Vendor risk analysis: where licensing creates lock-in
Vendor lock-in in SaaS ERP is often commercial before it is technical. A platform may support modern APIs and still create high switching costs if data extraction is limited, custom extensions depend on proprietary tooling, or critical capabilities are licensed in ways that discourage partial migration. Enterprises should assess whether the contract preserves optionality if business strategy changes.
Key risk indicators include restrictive data egress terms, expensive integration dependencies, premium charges for audit logs or historical data access, and renewal structures that penalize footprint reduction. These issues matter for operational resilience because they affect how quickly an organization can respond to divestitures, regulatory changes, cyber recovery requirements, or a strategic shift toward composable enterprise architecture.
- Require explicit data portability terms, including export formats, retention windows, and transition support obligations.
- Review whether extensions, workflows, and reports can be migrated or documented without proprietary lock-in.
- Assess whether integration architecture depends on vendor-specific middleware that increases switching friction.
- Model the cost of reducing scope, not just expanding scope, because divestitures and restructuring are common enterprise events.
Implementation governance and resilience considerations
Licensing decisions influence implementation governance more than many steering committees expect. If nonproduction environments are limited or expensive, testing discipline may weaken. If analytics access is tightly licensed, business adoption may stall because managers cannot easily access operational visibility. If workflow automation is separately priced, teams may defer process standardization and preserve manual workarounds that reduce ROI.
Operational resilience should therefore be part of the licensing review. Enterprises need to know whether the commercial model supports disaster recovery testing, segregation of duties, audit readiness, and release management. A low-cost subscription that constrains governance controls can create downstream risk in compliance-heavy industries or globally distributed operations.

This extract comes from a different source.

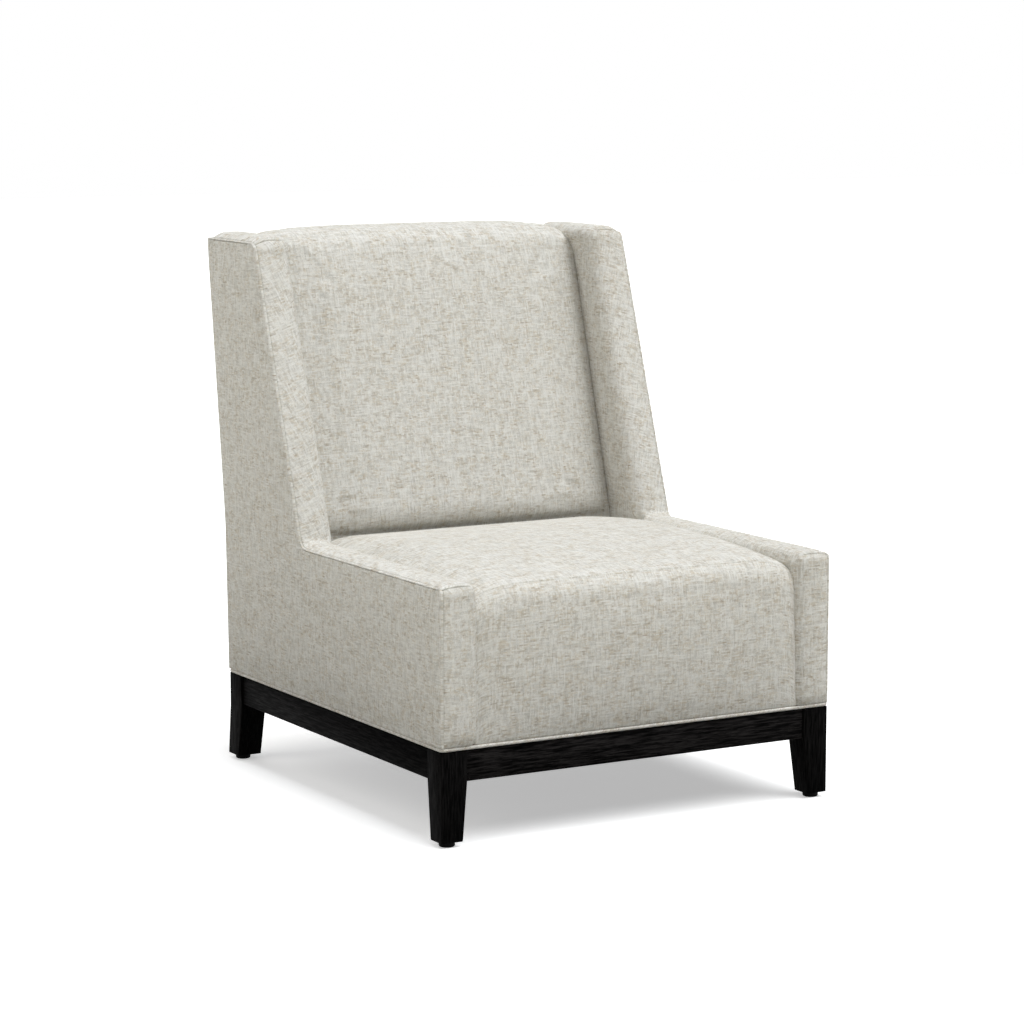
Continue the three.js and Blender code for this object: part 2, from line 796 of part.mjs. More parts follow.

Executive decision guidance: how to choose the right licensing posture
For CIOs, CFOs, and COOs, the best licensing model is the one that aligns commercial structure with transformation intent. If the organization is pursuing broad standardization, shared services, and enterprise analytics, prioritize pricing models that reduce friction for adoption and interoperability. If the business needs selective modernization by business unit, modular pricing may be acceptable, but only with strong governance over roadmap sequencing and cross-platform reporting.
A practical platform selection framework should score vendors across five dimensions: pricing transparency, scalability economics, interoperability cost, governance support, and exit flexibility. Weight those dimensions against the target operating model rather than generic market assumptions. This produces a more realistic view of operational fit than feature-led scoring alone.
In most enterprise evaluations, the preferred option is not the vendor with the lowest subscription line item. It is the vendor whose licensing model best supports modernization planning, connected workflows, executive visibility, and controlled growth without repeated commercial disruption. That is the difference between buying software and selecting an ERP platform that can sustain enterprise transformation.